En 1909, John Martin, l’arrière-grand-père d’Edward Martin, arrive à Anvers et commence à travailler comme ship-chandler, chargeant et déchargeant les bateaux. Il importe notamment des alcools, qu’il distribue à travers l’Europe. Rapidement, il se rend compte que la Belgique, comme l’Angleterre, son pays natal, est une terre de bière, bien que les styles diffèrent. C’est ainsi qu’il commence à importer des bières spéciales telles que la Guinness, avant de lancer ses propres marques, Gordon Scotch Ale et Martin’s Pale Ale, qui deviennent des classiques anglo-belges brassés en Belgique et inspirent même d’autres brasseurs…
De la brasserie à la distillerie
La ferme moyenâgeuse de Mont-Saint-Jean, située en plein cœur du champ de bataille de Waterloo, a été reprise il y a 10 ans par Anthony Martin, et sauvée in extremis. Elle est aujourd’hui transformée en pôle attractif dédié au patrimoine brassicole de la famille Martin. « Mon père, Anthony Martin, a relancé l’activité de brasserie dans le bâtiment historique, ce qui était essentiel pour maintenir l’authenticité », explique Edward Martin, quatrième génération. Ce jeune passionné a poursuivi ses études de marketing à l’EPHEC, les terminant en 2014. C’est cette même année qu’il rejoint la brasserie Waterloo et qu’il a appris les ficelles du métier, découvert ses difficultés. « Physiquement, le plus éprouvant dans le métier de brasseur a été de travailler près de 12 heures par jour sans m’arrêter: j’enchaînais deux brassins par jour. C’est très physique, et j’en garde des séquelles au dos, mais cela m’a appris la rigueur », se souvient-il. Cette opportunité s’est présentée à lui juste avant le Bicentenaire de la bataille de Waterloo en 2015, pour lequel il a brassé une grande quantité de bière Waterloo. Edward s’est ensuite lancé dans une nouvelle aventure en 2016 auprès du maître brasseur de la Brasserie Bourgogne des Flandres à Bruges.
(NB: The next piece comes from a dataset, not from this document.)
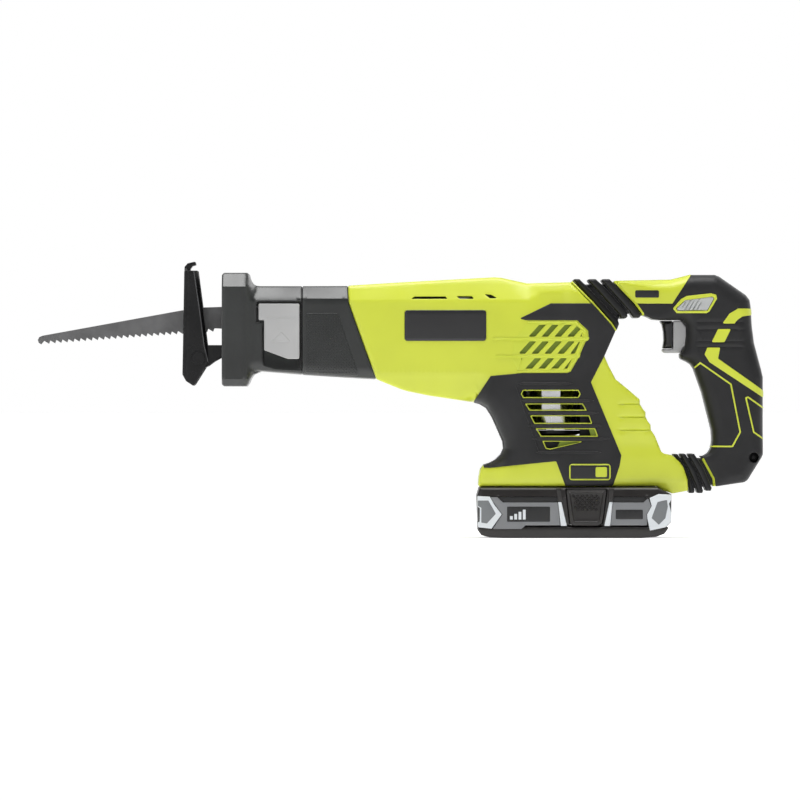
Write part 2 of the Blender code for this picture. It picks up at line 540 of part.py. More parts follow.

Cependant, son véritable rêve était de se lancer dans la distillation. Bien que son père fût d’abord surpris, voyant cela comme son propre projet de retraite, il finit par encourager et soutenir Edward dans cette entreprise.
La passion pour la distillation
En 2017, Edward lance officiellement la nano-distillerie dans la ferme millénaire de Waterloo. Tout en brassant, il se consacre à la distillation, partageant son temps entre les deux activités. En 2018, il relève un nouveau défi. Il part à Édimbourg pour obtenir un Master en distillation à la prestigieuse Heriot-Watt University. « C’était un challenge énorme, entouré de chimistes et physiciens, alors que je possédais une formation en marketing. Mais j’avais eu la chance d’apprendre sur le terrain, à l’ancienne. J’avais déjà brassé et mon expérience pratique en brasserie m’a donné un avantage certain. », se rappelle-t-il.
Edward met un point d’honneur à privilégier l’authenticité et les matières premières locales. Des tests de houblon sont également effectués sur les terrains de la ferme Mont-Saint-Jean. « Je suis pro-local », affirme-t-il, soulignant l’importance de collaborer avec les agriculteurs de proximité notamment pour le froment et l’orge. « Ce qui est amusant, c’est que je ne me nomme pas distillateur mais brasseur. Il faut d’abord être l’un pour pouvoir devenir l’autre. L’élaboration de l’alcool se fait en fermentation avec la levure. La distillation ne fait que séparer les molécules d’alcool. Mais la création, c’est ici, en brasserie. Le métier d’assembleur demande beaucoup de rigueur et il est très complexe. Je présente mes assemblages à notre maître brasseur Thomas, puis à mon père, qui reste le décideur final. Mais pour la bière, ce n’est pas le même défi. Il faut rester fidèle le plus possible à une recette. »
Sa philosophie se reflète dans ses produits, notamment ses whiskies, où il réussit à préserver les arômes de poire et de pomme rouge grâce à sa levure de brasserie. « C’est ma signature et je suis fier de pouvoir la conserver après la distillation et même le vieillissement en fûts. »
Aujourd’hui, Edward est responsable du marketing, ainsi que de la production et de la distribution de ses whiskies et gins, tout en continuant à brasser de la bière. Sa double casquette de brasseur et de distillateur, maître blender, lui permet de créer des produits uniques et de grande qualité. « Chaque fût réagit différemment, ce qui rend chaque lot de whisky unique. Une fois les 3500 bouteilles vendues, ce whisky n’existera plus jamais sous cette forme. C’est ce qui attire les aficionados : la rareté et la qualité. »
L’histoire d’Edward Martin est celle d’une passion familiale transmise de génération en génération, enrichie par une quête personnelle de perfection et d’innovation. Son engagement envers la qualité et l’authenticité continue de faire de ses bières, gins et whiskies, de véritables références.